Abstract

While text classification can classify tweets, assessing whether a tweet is related to an ongoing flood event or not based on its text remains difficult. Inclusion of contextual hydrological information could improve the performance of such algorithms. In this study, we designed a multilingual multimodal neural network that can effectively use both textual and hydrological information. The classification data was obtained from the Twitter-streaming API using flood-related keywords in English, French, Spanish and Indonesian. Subsequently, hydrological information was extracted from a global precipitation dataset based on the tweet’s timestamp and locations mentioned in its text. We performed three experiments analyzing precision, recall and F1-scores while comparing a network that uses hydrological information against a network that does not. Results showed that F1-scores improved significantly across all experiments. Most notably, when optimizing for precision the network with hydrological information could achieve a precision of 0.91 while the network without hydrological information failed to effectively optimize. Moreover, this study shows that including hydrological information can assist in the translation of the classification algorithm to unseen languages. Tweets filtered using this network can be used to more effectively organize disaster response, validate and calibrate flood risk models, and task satellites among other applications.

Cite as

<< citation >>

How to run

1. Setup
   • Install Python 3.6 and all modules in requirements.txt.
   • Install PostgreSQL (tested with 10.1) and POSTGRESQL_HOST, POSTGRESQL_PORT, POSTGRESQL_USER and POSTGRESQL_PASSWORD in config.py.
2. Hydrological input data
   • Register at https://sharaku.eorc.jaxa.jp/GSMaP/registration.html and obtain username and password for ftp-server.
   • Fill out GSMaP_USERNAME and GSMaP_PASSWORD in config.py
   • Run 1. download_GSMaP_hourly.py.
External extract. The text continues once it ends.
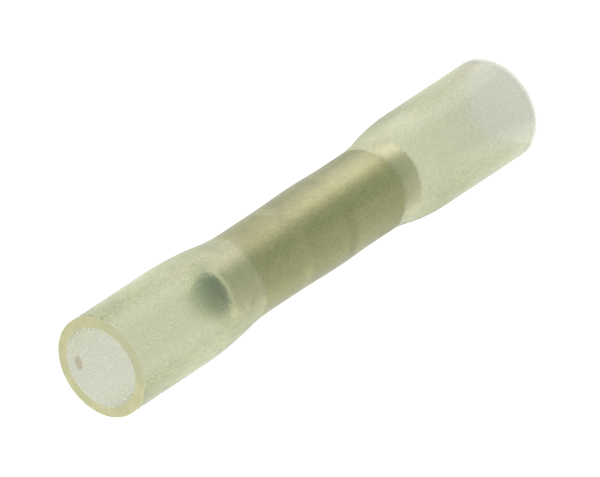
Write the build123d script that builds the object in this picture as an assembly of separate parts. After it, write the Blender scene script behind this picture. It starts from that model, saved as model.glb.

This file will download hourly GSMaP data to the folder classification/data/GSMaP/raw. This will take a while.
   • Run 2. process_rainfall.py. This will compile a NetCDF4-file out of the downloaded files.
   • Download the HydroBasins dataset for all contintents from https://www.hydrosheds.org/downloads. Select "Standard (Without lakes)" level 9.
   • Unpack the HydroBasins dataset to data/hybas (e.g., data/hybas/hybas_af_lev09_v1c.shp)
   • Download hydrosheds_connectivity.zip from https://doi.org/10.5281/zenodo.1015799
   • Unpack the data to data/hydrorivers (e.g., data/hydrorivers/afriv/rapid_connect_HSmsp_tst.csv)
   • Download riverPolylines.zip from https://doi.org/10.5281/zenodo.1015799
   • Unpack the data to the corresponding folders in data/hydrorivers (e.g., data/hydrorivers/afriv/afriv.shp)
   • Run 3. create_river_and_basin_maps.py
   • Run 4. find_basin_indices.py
3. Textual input data
   • Download the MUSE repository (https://github.com/facebookresearch/MUSE) to source folder (e.g., MUSE/supervised.py)
   • Run 5. get_word_embeddings.py. This will download word embeddings from Facebook and create multilingual word embeddings using MUSE. This process is a lot faster when Faiss is installed.
4. General
   • Obtain a TWITTER_CONSUMER_KEY, TWITTER_CONSUMER_SECRET, TWITTER_ACCESS_TOKEN, TWITTER_ACCESS_TOKEN_SECRET from Twitter by registering as a developer at Twitter (https://developer.twitter.com/) and set keys in config.py.
   • Run 6. hydrate.py. This obtain text, date and language for tweets in the labelled data and place the hydrated data in data/labeled_data_hydrated.csv.
   • Run 7. create_input_data.py This will read data/labeled_data_hydrated.csv and outputs a pickle with word embeddings and hydrological data per tweet. The data is placed in data/input.
   • Run 8. experiments.py. This will run all experiments.
   • Run 9. analyze_results.py. The results of the experiments are placed in the results folder.